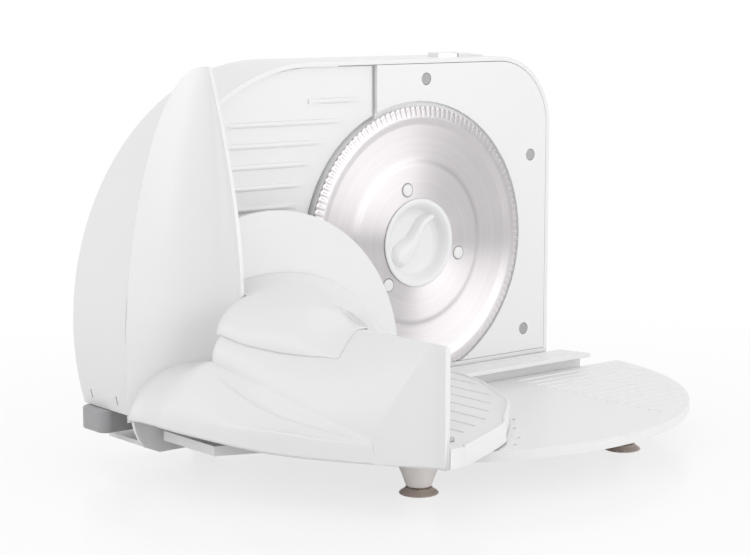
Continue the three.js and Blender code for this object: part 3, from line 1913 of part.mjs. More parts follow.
const slicer = new THREE.Group();
addBase(slicer);
addRail(slicer);
addBeam(slicer);
addFeet(slicer);
addHousing(slicer);
addBladePlate(slicer);
addRearCover(slicer);
addGland(slicer);
addMotor(slicer);
addWorm(slicer);
addBushes(slicer);
addDriveGear(slicer);
addBlade(slicer);
addLockKnob(slicer);
addBoard(slicer);
addSwitch(slicer);
addFence(slicer);
addFenceCarrier(slicer);
addSpindle(slicer);
addDial(slicer);
addCarriageBody(slicer);
addPlatform(slicer);
addRunner(slicer);
addPusherPlate(slicer);
addPusherGrip(slicer);

// Origin on the table under the middle of the slicer
const bounds = new THREE.Box3().setFromObject(slicer);
const middle = bounds.getCenter(new THREE.Vector3());
slicer.position.set(-middle.x, -middle.y, -bounds.min.z);

const model = new THREE.Group();
model.add(slicer);
export default model;
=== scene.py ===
"""Looks of the electric food slicer.

Places are in millimetres from the blade's centre, and P() turns them into metres.
"""

import json
import math

import bmesh
import bpy
from mathutils import Matrix, Vector


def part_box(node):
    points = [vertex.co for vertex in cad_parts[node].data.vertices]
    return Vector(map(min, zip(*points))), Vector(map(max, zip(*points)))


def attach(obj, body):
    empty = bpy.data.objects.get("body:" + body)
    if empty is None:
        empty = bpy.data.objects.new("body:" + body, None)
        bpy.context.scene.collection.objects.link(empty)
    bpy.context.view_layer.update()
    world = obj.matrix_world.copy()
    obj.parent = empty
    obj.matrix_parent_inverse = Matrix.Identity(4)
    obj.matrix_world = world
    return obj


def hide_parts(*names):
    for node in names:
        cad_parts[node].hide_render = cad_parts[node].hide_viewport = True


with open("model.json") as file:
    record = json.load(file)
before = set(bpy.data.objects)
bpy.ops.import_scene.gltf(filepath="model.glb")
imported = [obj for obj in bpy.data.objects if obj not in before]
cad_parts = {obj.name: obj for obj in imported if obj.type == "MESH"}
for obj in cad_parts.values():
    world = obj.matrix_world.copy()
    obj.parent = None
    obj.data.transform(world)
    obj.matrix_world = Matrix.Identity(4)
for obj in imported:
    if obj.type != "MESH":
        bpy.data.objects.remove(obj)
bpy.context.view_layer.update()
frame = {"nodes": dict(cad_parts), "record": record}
nodes = frame["nodes"]
scene = bpy.context.scene
PI = math.pi

BLADE_FRONT = 0.0005  # metres from the blade's foremost point back to the centre's y
blade_low, blade_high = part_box("blade")
CENTRE = Vector((
    (blade_low.x + blade_high.x) / 2,
    blade_low.y + BLADE_FRONT,
    (blade_low.z + blade_high.z) / 2,
))
BODY = {n: b for b, names in frame["record"]["behaviour"]["bodies"].items() for n in names}
SLOT = {s["node"]: s["material_slot"] for s in frame["record"]["subparts"]}


def P(x, y, z):
    """A place in metres, from millimetres off the blade's centre."""
    return Vector((x / 1000, y / 1000, z / 1000)) + CENTRE


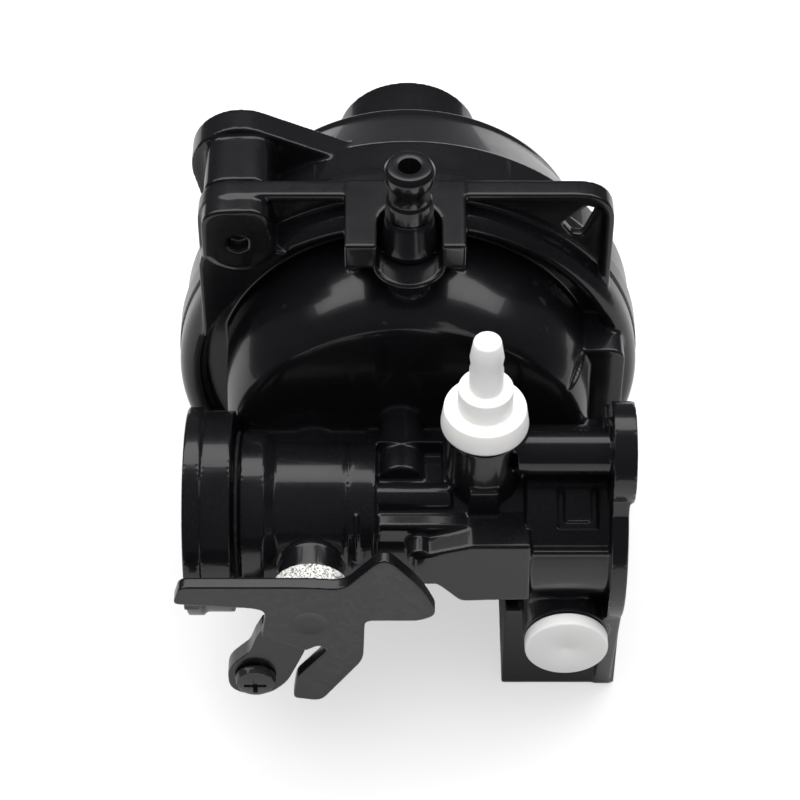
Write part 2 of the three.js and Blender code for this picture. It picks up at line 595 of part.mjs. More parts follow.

### [TASK DETAILS]
Take the lines from the first line of the records through the line holding "addPusherGrip(slicer);", both included, and please reproduce them exactly with nothing added.

### [ANSWER BELOW]
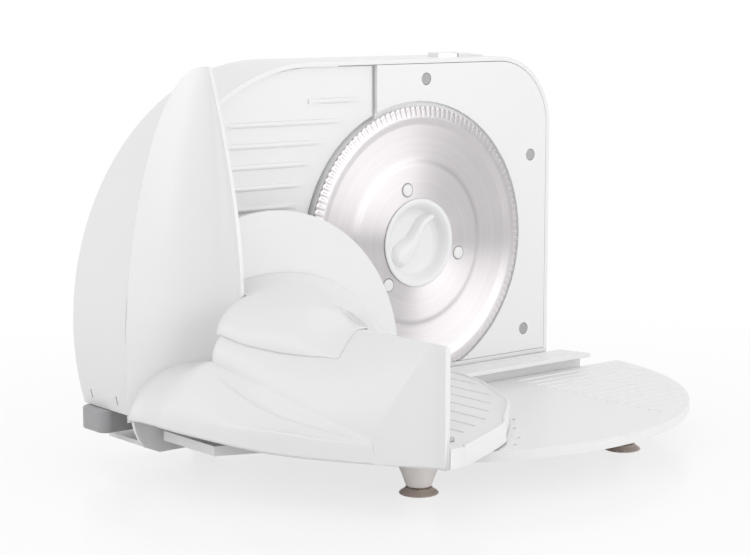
Continue the three.js and Blender code for this object: part 3, from line 1913 of part.mjs. More parts follow.
const slicer = new THREE.Group();
addBase(slicer);
addRail(slicer);
addBeam(slicer);
addFeet(slicer);
addHousing(slicer);
addBladePlate(slicer);
addRearCover(slicer);
addGland(slicer);
addMotor(slicer);
addWorm(slicer);
addBushes(slicer);
addDriveGear(slicer);
addBlade(slicer);
addLockKnob(slicer);
addBoard(slicer);
addSwitch(slicer);
addFence(slicer);
addFenceCarrier(slicer);
addSpindle(slicer);
addDial(slicer);
addCarriageBody(slicer);
addPlatform(slicer);
addRunner(slicer);
addPusherPlate(slicer);
addPusherGrip(slicer);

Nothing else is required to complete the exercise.